“If you visit Sicily, you cannot leave without visiting the volcano. Etna is, like all active volcanoes, (in fact, even more due to its unique majesty) the meeting point between black and white, heaven and hell, beauty and terror.

Only those who have at least one window facing Etna can truly understand the primordial situation that it creates: today we are here because She allows us to do so. Here in this magical place where very little is needed to overturn the equilibrium. The locals (and even more the visitors) are very small and that’s how I wanted to picture them: like curious non-entities made of colours, smells and sensations of a land that boils from within.

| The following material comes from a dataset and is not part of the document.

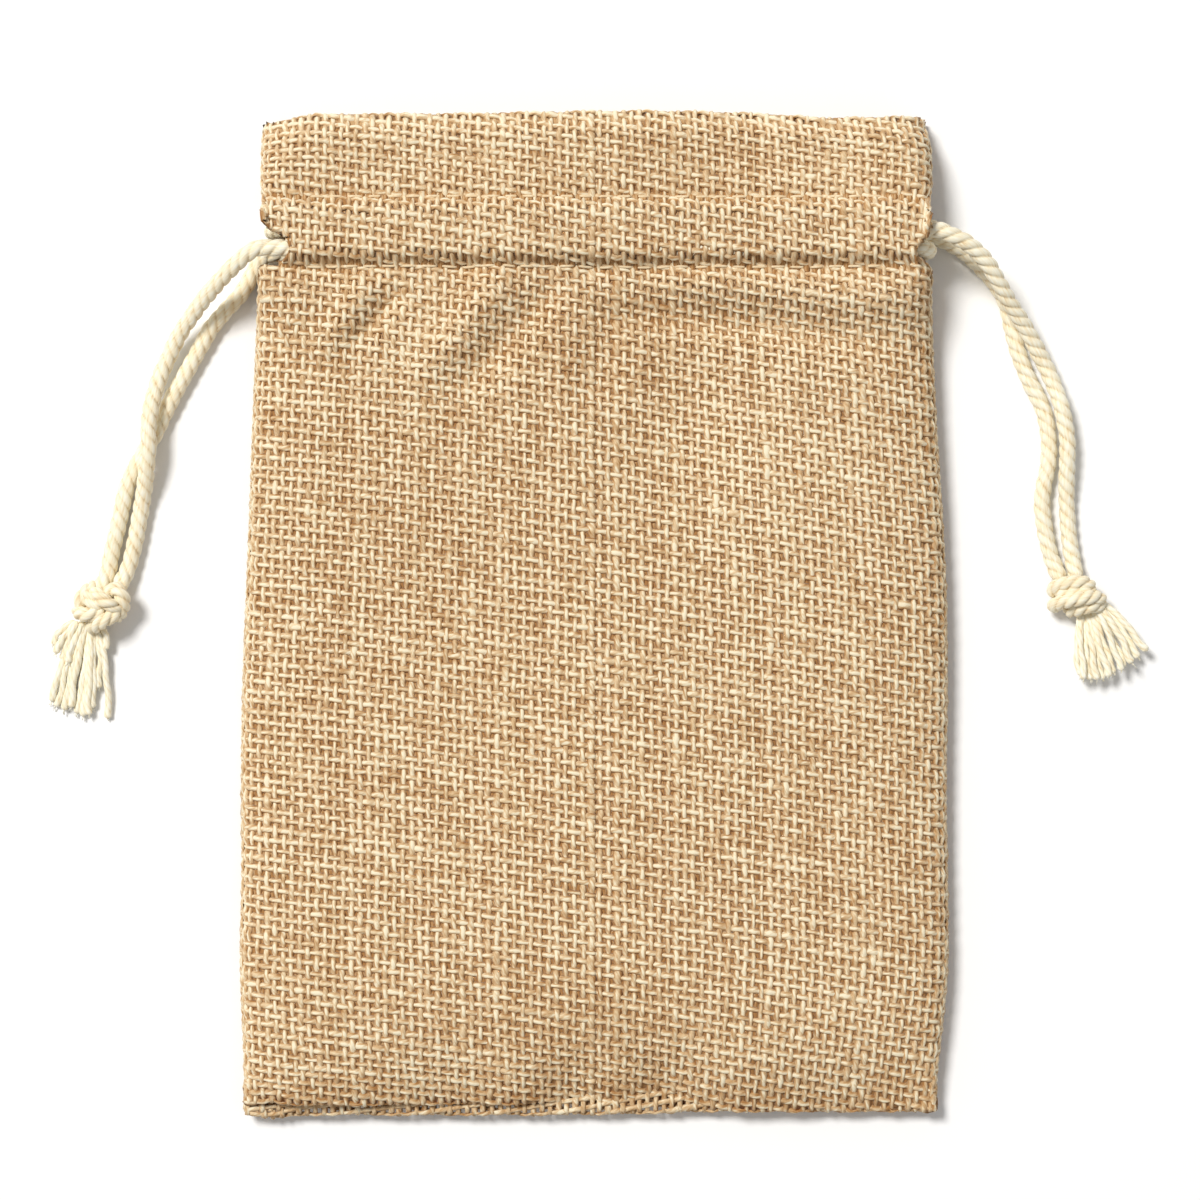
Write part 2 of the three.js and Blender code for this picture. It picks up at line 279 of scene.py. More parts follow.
def sweep(line, up, half_width, half_height, section):
    """Rings of a section along a line, with its height along up."""
    ahead = unit(np.gradient(line, axis=0))
    across = unit(np.cross(ahead, up))
    upright = np.cross(across, ahead)
    wide = np.reshape(half_width, (-1, 1, 1)) * section[None, :, :1]
    high = np.reshape(half_height, (-1, 1, 1)) * section[None, :, 1:]
    return line[:, None] + wide * across[:, None] + high * upright[:, None]


def fibre_places(length, section, radius, twist, squeeze, offset):
    """Places inside a twisted yarn, in millimetres, with its length squeezed."""
    corner = np.arctan2(section[:, 1], section[:, 0])
    angle = corner[None] - length[:, None] * twist
    along = np.broadcast_to(length[:, None] * squeeze / MM, angle.shape)
    reach = radius / MM
    places = np.stack([reach * np.cos(angle), reach * np.sin(angle), along], axis=-1)
    return places + offset


def wander(along, amplitude, wavelengths):
    """A smooth random curve, different for each call."""
    total = np.zeros_like(along)
    for wavelength in wavelengths:
        total += np.sin(along / wavelength * TAU + random.uniform(0, TAU))
    return total * amplitude / math.sqrt(len(wavelengths))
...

Even more than any other photograph I made, the human element here is truly just a silhouette, a figure wandering around. I see them starting their walk with a promise to themselves to make, this time, a mystical journey and they end up, perhaps, talking of everyday things. Isn’t this what follows a moment of spirituality? Descending into everyday life while observing the climate and the landscape?

In this same way I imagine the inhabitants: the same ones which have at least one window facing Etna and meditate on those silhouettes that wander around, perhaps I consider them a little naïve for being there and just thinking of who knows what. But in the end, it makes no difference whether the thoughts at stake are deep or not, mystical or futile. It only matters the Volcano with its black and scorching earth.”